■ **Exercise description**
Reproduce all of the material exactly as shown.

[Records from a dataset]
_ _ _

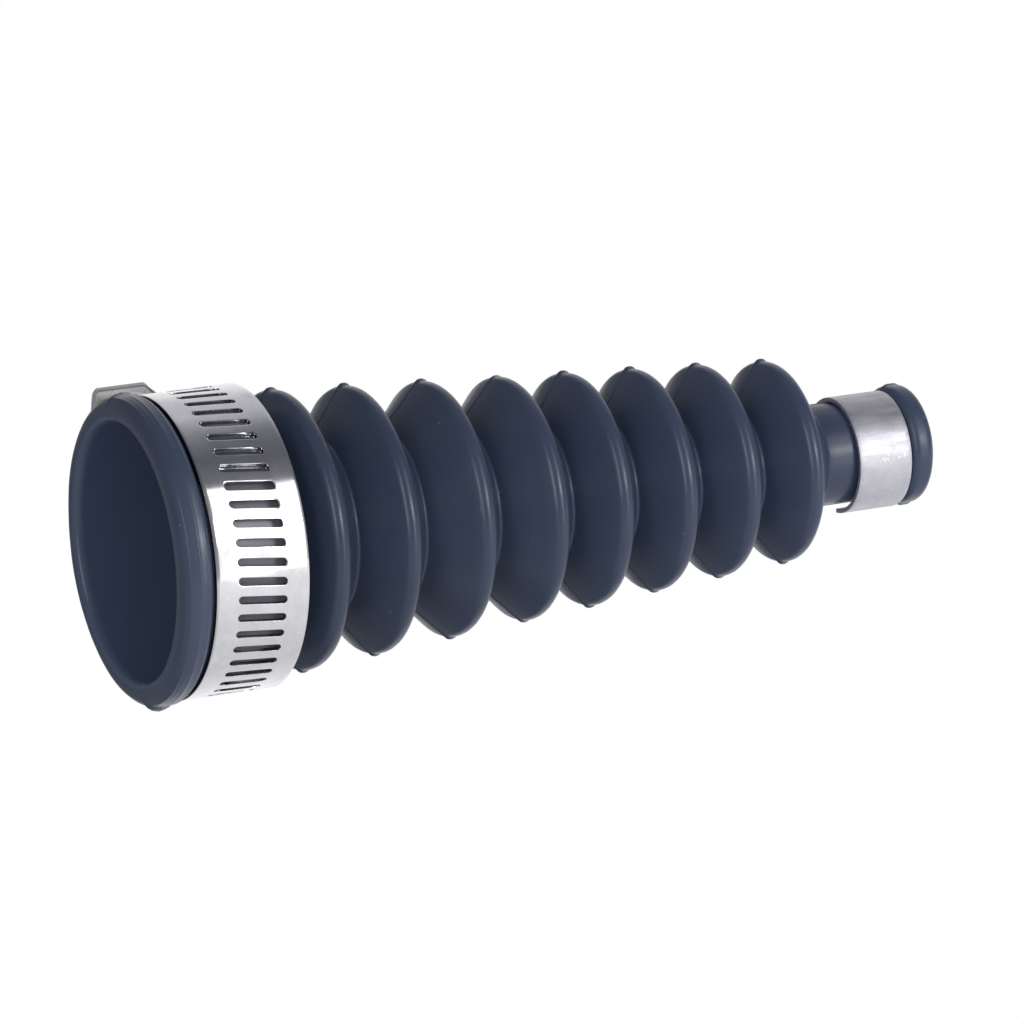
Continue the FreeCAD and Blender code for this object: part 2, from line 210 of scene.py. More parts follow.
def fold_circles():
    """Circles (z, radius, bend) from the shoulder to the neck, and the places of the crests."""
    crests = [FIRST_CREST]
    valleys = []
    for gap in range(FOLD_COUNT - 1):
        pitch = FOLD_PITCH + (GAP_STRETCHES[gap] if gap < len(GAP_STRETCHES) else 0.0)
        lean = GAP_LEANS[gap] if gap < len(GAP_LEANS) else LATER_LEAN
        valleys.append(crests[-1] + pitch / 2 - lean)
        crests.append(crests[-1] + pitch)

    def taper(first, last, places, z):
        return first + (last - first) * (z - places[0]) / (places[-1] - places[0])

    circles = [(GROOVE_END - SHOULDER_ROUND, GROOVE_RADIUS - SHOULDER_ROUND, SHOULDER_ROUND)]
    circles.append((FIRST_VALLEY, GROOVE_RADIUS - FIRST_VALLEY_DEPTH + VALLEY_ROUND, -VALLEY_ROUND))
    for index, z in enumerate(crests):
        radius = taper(FIRST_CREST_RADIUS, LAST_CREST_RADIUS, crests, z)
        circles.append((z, radius - CREST_ROUND, CREST_ROUND))
        if index < len(valleys):
            radius = taper(SECOND_VALLEY_RADIUS, LAST_VALLEY_RADIUS, valleys, valleys[index])
            circles.append((valleys[index], radius + VALLEY_ROUND, -VALLEY_ROUND))
    circles.append((crests[-1] + LAST_FLANK, NECK_RADIUS + NECK_FILLET, -NECK_FILLET))
    return circles, crests


def run_normal(first, second):
    """Angle of the normal of the straight run from one circle to the next."""
    run = math.hypot(second[0] - first[0], second[1] - first[1])
    heading = math.atan2(second[1] - first[1], second[0] - first[0])
    angle = heading - math.asin((first[2] - second[2]) / run)
    return angle + math.pi / 2


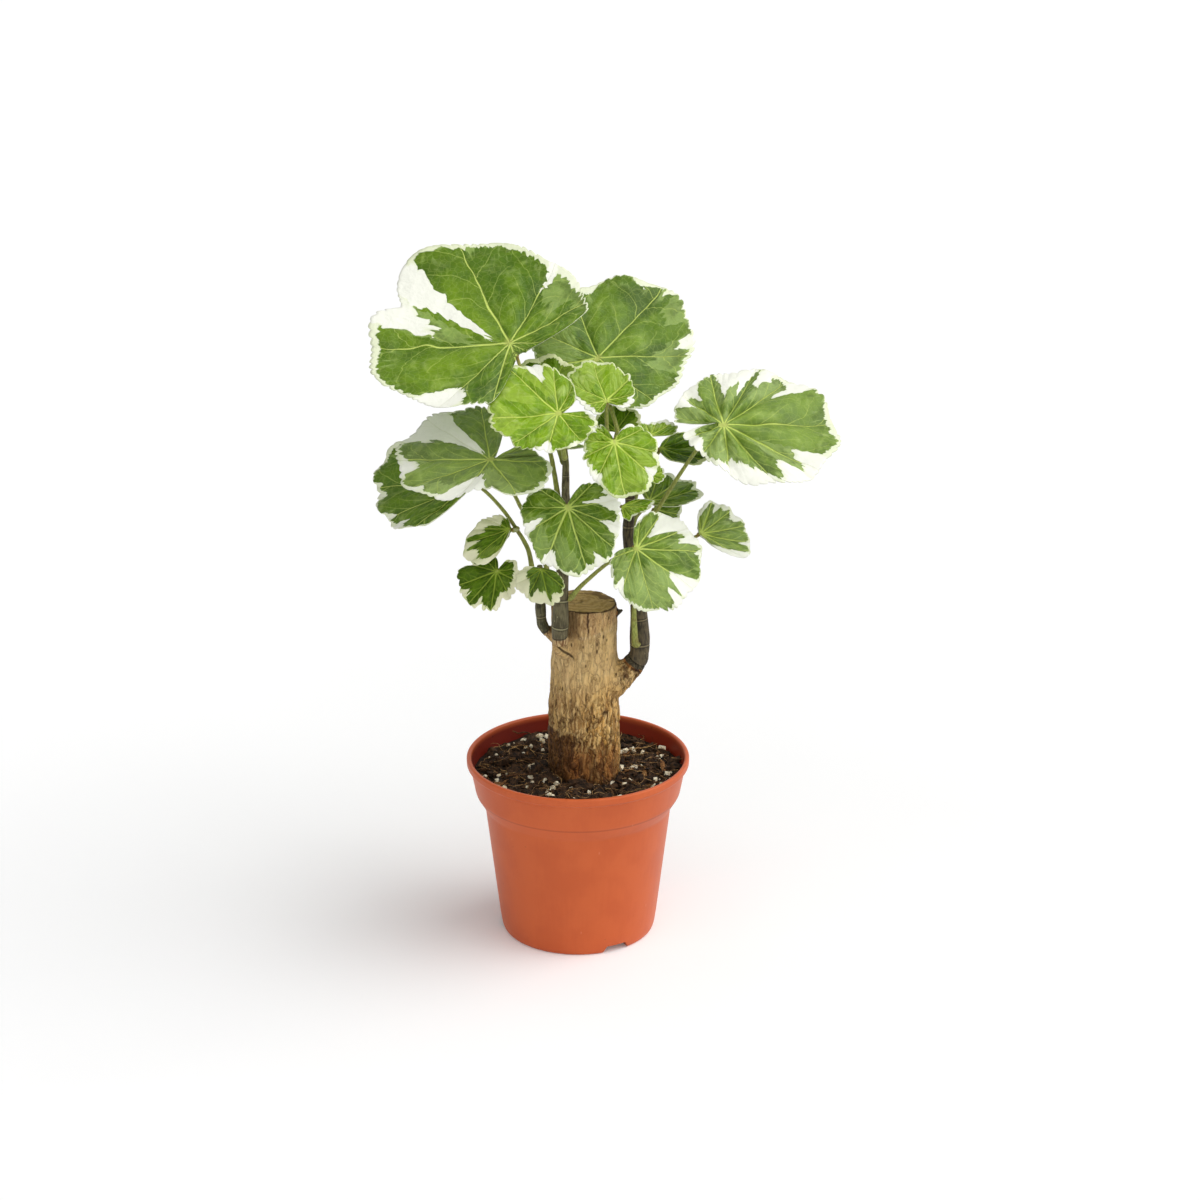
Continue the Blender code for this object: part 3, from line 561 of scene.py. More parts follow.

_ _ _

■ **Written response**
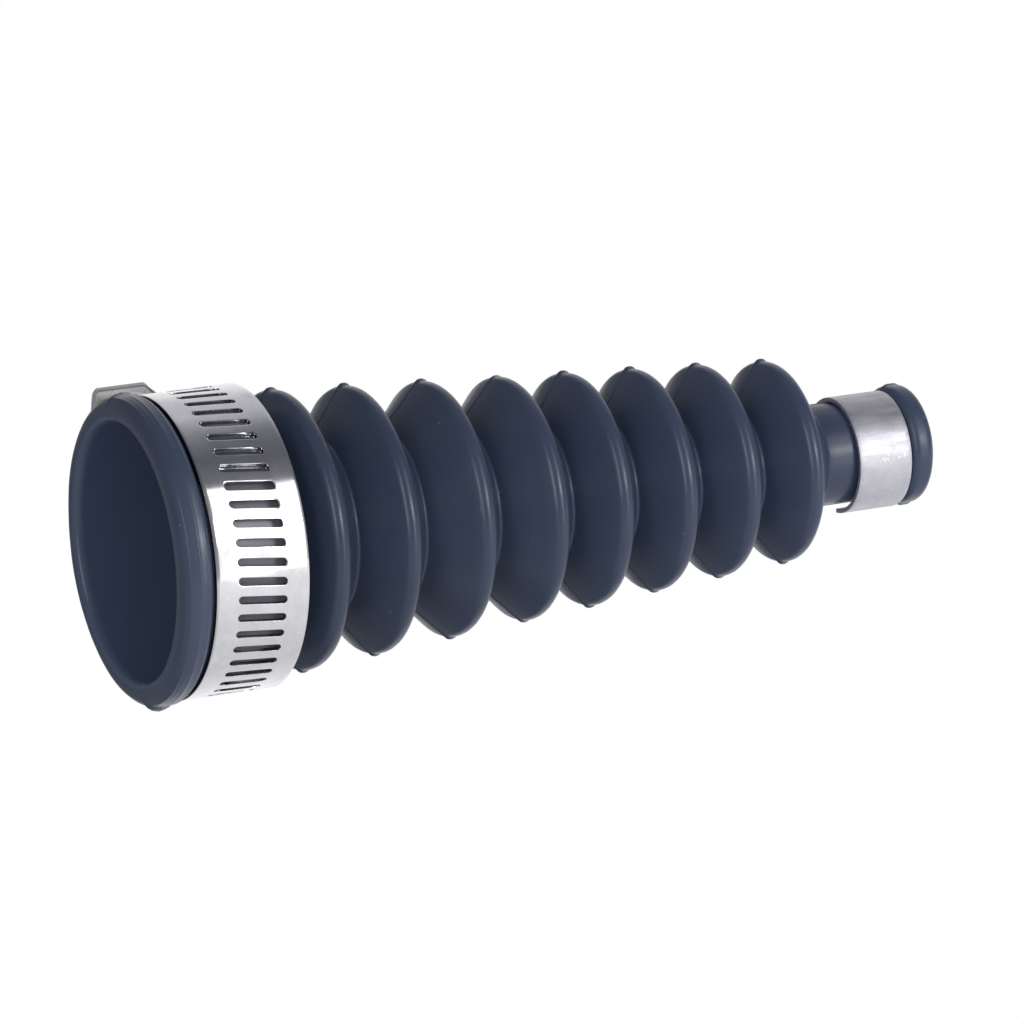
Continue the FreeCAD and Blender code for this object: part 2, from line 210 of scene.py. More parts follow.
def fold_circles():
    """Circles (z, radius, bend) from the shoulder to the neck, and the places of the crests."""
    crests = [FIRST_CREST]
    valleys = []
    for gap in range(FOLD_COUNT - 1):
        pitch = FOLD_PITCH + (GAP_STRETCHES[gap] if gap < len(GAP_STRETCHES) else 0.0)
        lean = GAP_LEANS[gap] if gap < len(GAP_LEANS) else LATER_LEAN
        valleys.append(crests[-1] + pitch / 2 - lean)
        crests.append(crests[-1] + pitch)

    def taper(first, last, places, z):
        return first + (last - first) * (z - places[0]) / (places[-1] - places[0])

    circles = [(GROOVE_END - SHOULDER_ROUND, GROOVE_RADIUS - SHOULDER_ROUND, SHOULDER_ROUND)]
    circles.append((FIRST_VALLEY, GROOVE_RADIUS - FIRST_VALLEY_DEPTH + VALLEY_ROUND, -VALLEY_ROUND))
    for index, z in enumerate(crests):
        radius = taper(FIRST_CREST_RADIUS, LAST_CREST_RADIUS, crests, z)
        circles.append((z, radius - CREST_ROUND, CREST_ROUND))
        if index < len(valleys):
            radius = taper(SECOND_VALLEY_RADIUS, LAST_VALLEY_RADIUS, valleys, valleys[index])
            circles.append((valleys[index], radius + VALLEY_ROUND, -VALLEY_ROUND))
    circles.append((crests[-1] + LAST_FLANK, NECK_RADIUS + NECK_FILLET, -NECK_FILLET))
    return circles, crests


def run_normal(first, second):
    """Angle of the normal of the straight run from one circle to the next."""
    run = math.hypot(second[0] - first[0], second[1] - first[1])
    heading = math.atan2(second[1] - first[1], second[0] - first[0])
    angle = heading - math.asin((first[2] - second[2]) / run)
    return angle + math.pi / 2


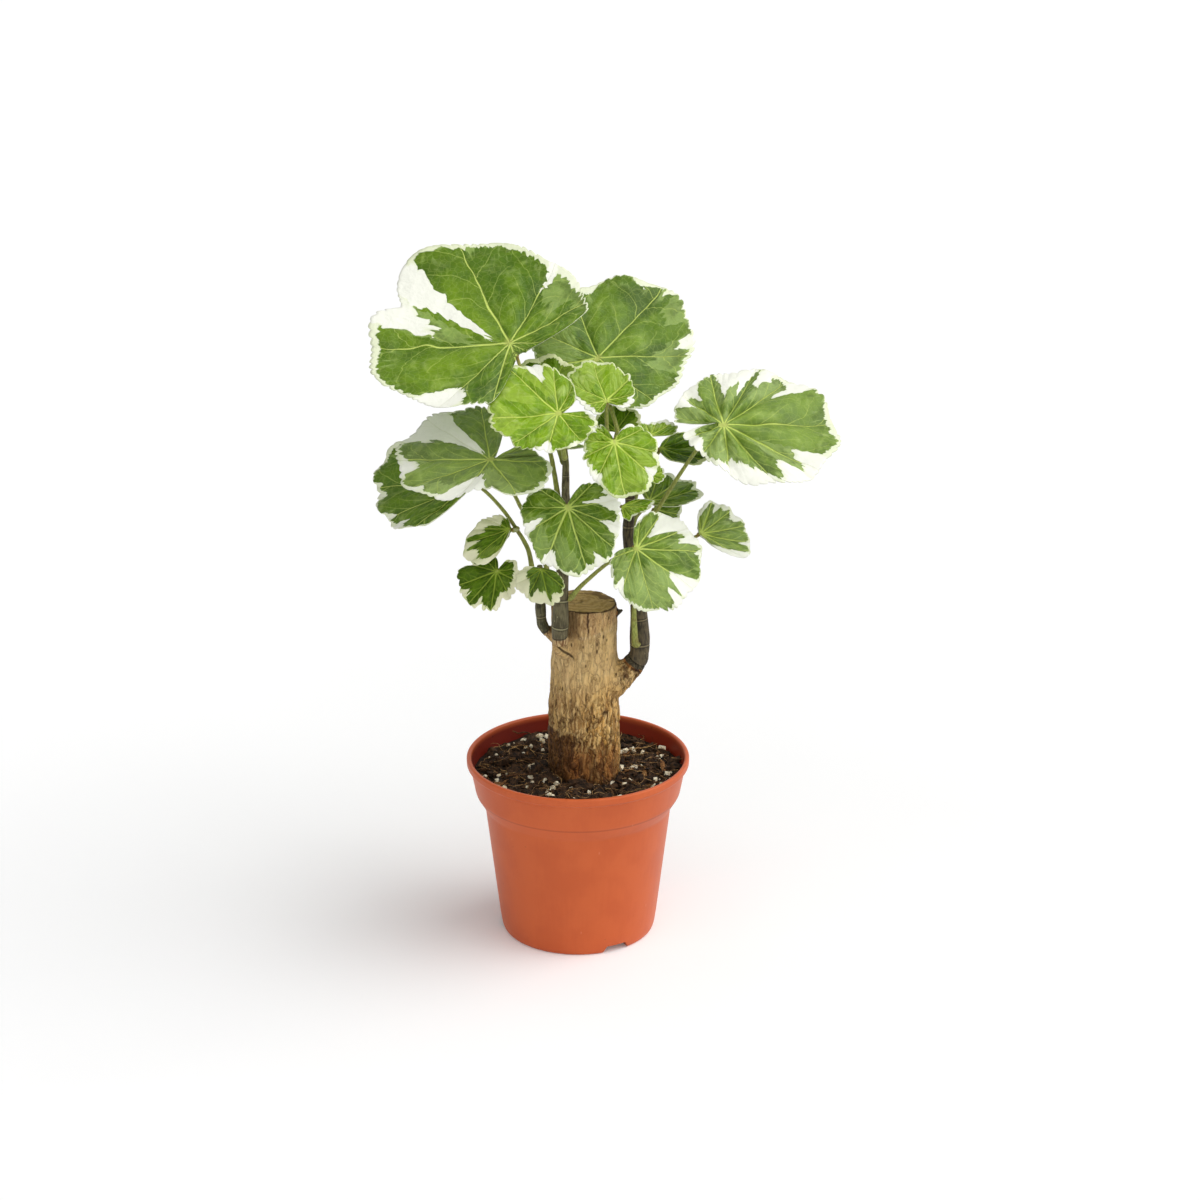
Continue the Blender code for this object: part 3, from line 561 of scene.py. More parts follow.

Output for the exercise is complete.